言葉③悪くなった時のために、うまくいっている時こそ、なぜうまくいっているかを考える
Q:姫路さんは2017年に日本プロボウリング協会の副会長に就任されました。現役のトップ選手が協会の要職を担うのは珍しいと思うのですが、どのような経緯だったのですか? 自分から立候補しました。年齢的に39歳だったので、間に挟まっているという感覚がすごくあって、先輩方の、50年のプロの歴史を築いてこられた「ボウリングとはこういうもの」「プロとはこうだ」という考えと、10代、20代で今プロになった子たちの、この40年ぐらいの年齢差ですよね。
例えば、SNSにどのような情報をあげるかとか、スカートが短いとか、本当にいろんなことがあるわけです。どっちもいいところがあるのに分かり合えないっていうのがすごく残念で、プロ協会をよりよくするためにはちょうどいい年齢だったし、歴史も残したいけど、新しいことを取り入れて変化もしていきたいと思って行動しました。
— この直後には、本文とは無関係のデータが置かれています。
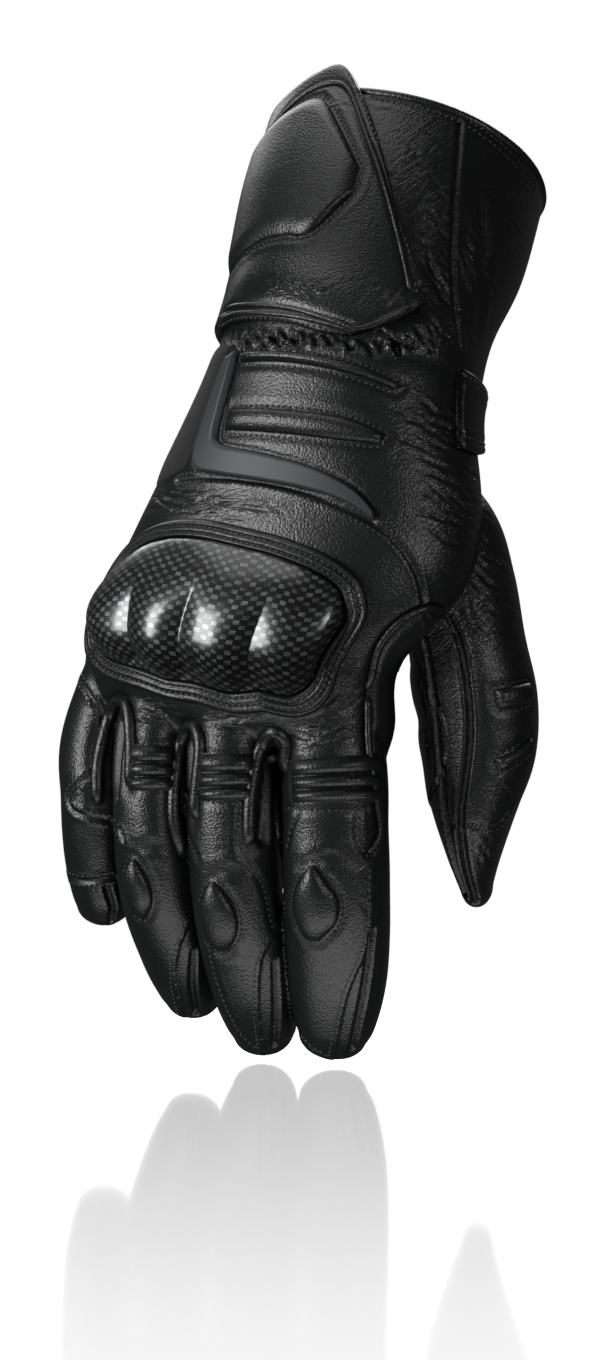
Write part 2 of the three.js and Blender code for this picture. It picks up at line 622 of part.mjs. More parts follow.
// The leather band that holds the guard down all round
const FRAME_WIDE = 6;
const guardStops = Array.from({ length: (GUARD.length - 1) * GUARD_STEPS + 1 }, (_, i) => i / GUARD_STEPS);
const guardEdge = [
  ...guardStops.map((u) => ({ row: column(GUARD, "row", u), turn: column(GUARD, "turn", u) })),
  ...guardStops.toReversed().map((u) => ({ row: column(GUARD, "endRow", u), turn: column(GUARD, "endTurn", u) })),
];
const frameInner = offsetOutline(sleeve, guardEdge, 2 * GAP);
const frameOuter = offsetOutline(sleeve, guardEdge, 2 * GAP + FRAME_WIDE);
const frameTable = frameInner.map(({ row, turn }, i) => ({
  row,
  turn,
  endRow: frameOuter[i].row,
  endTurn: frameOuter[i].turn,
}));
addPiece(
  "knuckle_frame",
  overlayBody(sleeve, {
    table: frameTable,
    steps: 1,
    spans: [0, 0.5, 1],
    height: (u, v) => 1.2 + 1.4 * rounded(v, 0.35),
    loop: true,
  }),
);

// Finger overlays: a ribbed stretch panel at the root and a drop-shaped pad past the first joint
const STRETCH_RIBS = 3;
const FINGER_OVERLAYS = {
  index: {
    stretch: { row: 0.95, endRow: 1.6, from: 136, to: 28 },
    pad: { row: 2.4, endRow: 3.35, middle: 110, half: 26 },
  },
  middle: {
    stretch: { row: 0.92, endRow: 1.55, from: 110, to: 40 },
    pad: { row: 2.55, endRow: 3.35, middle: 97, half: 26 },
  },
  ring: {
    stretch: { row: 0.95, endRow: 1.58, from: 90, to: 26 },
    pad: { row: 2.4, endRow: 3.15, middle: 88, half: 22 },
  },
};
for (const [finger, { stretch, pad }] of Object.entries(FINGER_OVERLAYS)) {
  const skin = digits[finger + "_finger"];
  const panel = [stretch.row, stretch.endRow].map((row) => ({
    row,
    turn: stretch.from,
    endRow: row,
    endTurn: stretch.to,
  }));
  const rib = (u, v) => 0.9 + 1.1 * Math.abs(Math.sin(Math.PI * STRETCH_RIBS * u)) * rounded(v, 0.2);
  addPiece(
    finger + "_stretch",
    overlayBody(skin, { table: panel, steps: 4 * STRETCH_RIBS, spans: [0, 0.25, 0.5, 0.75, 1], height: rib }),
  );
  const DROP = [0.12, 0.55, 0.9, 1, 0.8, 0.25]; // the drop's half width down its length
  const drop = DROP.map((share, i) => {
    const row = THREE.MathUtils.lerp(pad.row, pad.endRow, i / (DROP.length - 1));
    return { row, turn: pad.middle + pad.half * share, endRow: row, endTurn: pad.middle - pad.half * share };
  });
  const dome = (u, v) => 0.9 + 1.2 * rounded(v, 0.5) * rounded(u / (DROP.length - 1), 0.4);
  addPiece(finger + "_pad", overlayBody(skin, { table: drop, steps: 1, spans: [0, 0.3, 0.7, 1], height: dome }));
}

// The two short raised bars on the thumb
const THUMB_BARS = {
  thumb_bar_upper: [
    { row: 3.84, turn: 150, endRow: 4.12, endTurn: 149 },
    { row: 3.81, turn: 128, endRow: 4.12, endTurn: 128 },
    { row: 3.8, turn: 106, endRow: 4.1, endTurn: 106 },
  ],
  thumb_bar_lower: [
    { row: 5.08, turn: 152, endRow: 5.3, endTurn: 146 },
    { row: 4.92, turn: 130, endRow: 5.15, endTurn: 124 },
    { row: 4.72, turn: 108, endRow: 4.96, endTurn: 100 },
  ],
};
for (const [name, table] of Object.entries(THUMB_BARS)) {
  const height = (u, v) => 0.9 + 1.1 * rounded(v, 0.4) * rounded(u / (table.length - 1), 0.2);
  addPiece(name, overlayBody(digits.thumb, { table, steps: 2, spans: [0, 0.3, 0.7, 1], height }));
}

export default glove;
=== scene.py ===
"""A right-hand leather motorcycle glove with a long gauntlet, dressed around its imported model.

Shapes are worked out in millimetres and handed to Blender in metres. The leather is lofted through the
same named sections as the solids. Seams, stitches and creases that the photograph shows are drawn as
lines in its pixels and cast from its camera onto the leather, so they sit on the surface from any side.
"""

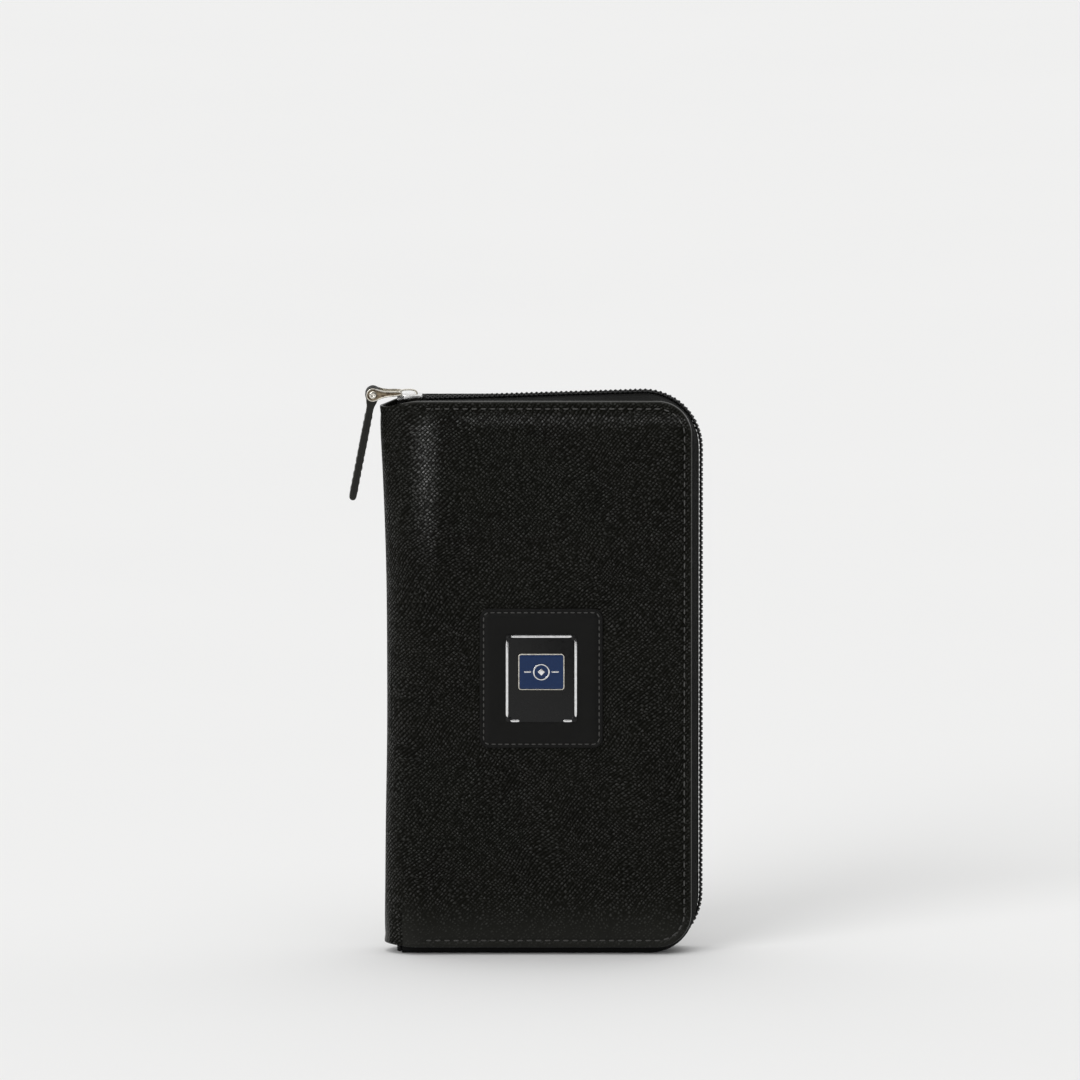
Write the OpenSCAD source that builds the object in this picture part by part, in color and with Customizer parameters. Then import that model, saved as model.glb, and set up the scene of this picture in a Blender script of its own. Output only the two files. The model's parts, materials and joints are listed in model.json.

Q:業界全体で見ると、過去には大きな「ボウリングブーム」もありました。近年も、アパホテルが冠についた大会や、歌手の桑田佳祐さんの大会などが話題になりましたが、現在のボウリング界の置かれた状況、今後必要なことについて、姫路さんはどのよう考えていますか。 私は、今めちゃくちゃいいと思ってるんです。(女子プロ1期生で通算33勝の)中山律子プロの時は、ボウリングというゲーム、スポーツが日本になくて、アメリカから流れてきた目新しいものでした。プロが誕生したのもその時期で、日本全国の人がそこに食いついたんですね。そこで、すごく人気が爆発して、ブームになったおかげで廃れちゃったと思うんですよ。バーンって流行ると、次はそれがダサくなる。
でも、最近は、ボウリングの本当の良さをじわじわみんなが分かってきてくれてると思うんですよ。 なので、まだまだマイナースポーツと言われていますが、絶対になくならない物っていう自信がありますし、本当にボウリングを好きで愛して大事に思ってくれてる人だけが残ってるっていう感覚があるので、まずは、その人たちに満足していただくこととですよね。
SNSもそうですけど、やっぱりボウリングっていうものが忘れられないようにいろんなところで発信していって、多くの新しい新規ボウラーにおいでって呼び込みたいっていう思いがあります。
Q:姫路さんは、けがや調子の悪い時期もある中で、長い期間、第一線を走り続けてきました。あらためてキャリアを振り返って、高いレベルで結果を残し続ける秘けつなどあれば教えて頂きたいのですが。 いい時こそ、それを維持するように練習をさらに増やしていました。ボウラーの方にもよく言うんですけど、大体みんな逆なんですよ。いい時、うまくいってる時に何も考えないで、上手くいかなくなってから考えだすんです。
私の場合は投球フォームを縦に輪切りにしたような感覚で、1本目はこう、2本目はこうっていう風に、輪切りにしてチェック項目を作っているんですけど、それをいい時こそ記録しておくんです。そうすれば、悪くなった時にはそれと照らし合わせれば、どこがずれているのかをチェックできるので、良い時に戻すことが安易になる。
だから、うまくいってる時こそ、なぜ今うまくいってるのか、何を意識して、どこを抜かりなくやってるのかを研究してもらうといいのかなと思いますね。
Q:最後にTHE WORDWAYは言葉を大事にしているメディアです。姫路さんが大事にしている言葉、キャリアの支えとしている言葉があれば教えてください。 プロになった時は「練習」が座右の銘だったんですよ。もう練習あるのみ。練習してこその自分だと思ってきたんですけど、優勝するようになってからはちょっと変わって、2個目の座右の銘なんですけど、今は「全力投球」です。何事にも全力で挑むということを心がけています。
姫路麗(ひめじ・うらら)1978年3月21日大阪生まれ。幼少期からクラシックバレエを習い、学生時代に宝塚音楽学校を受験も2次試験で不合格に。19歳で北野周一プロに弟子入りし、00年に3度目の挑戦でプロテストに合格。翌年に第一子を出産し、02年から本格的にトーナメントに参戦。07年の彦根プリンスカップで公式戦初優勝を果たすと、08年には公式戦の「ポイント」、スコア平均の「アベレージ」、「獲得賞金」の3冠を獲得。19年には通算20勝目をマークし、女子史上9人目の永久シードを獲得した。21年に通算獲得賞金が1億円を超えた。現在、通算勝利数は31で、2017年から日本プロボウリング協会の副会長も務めている。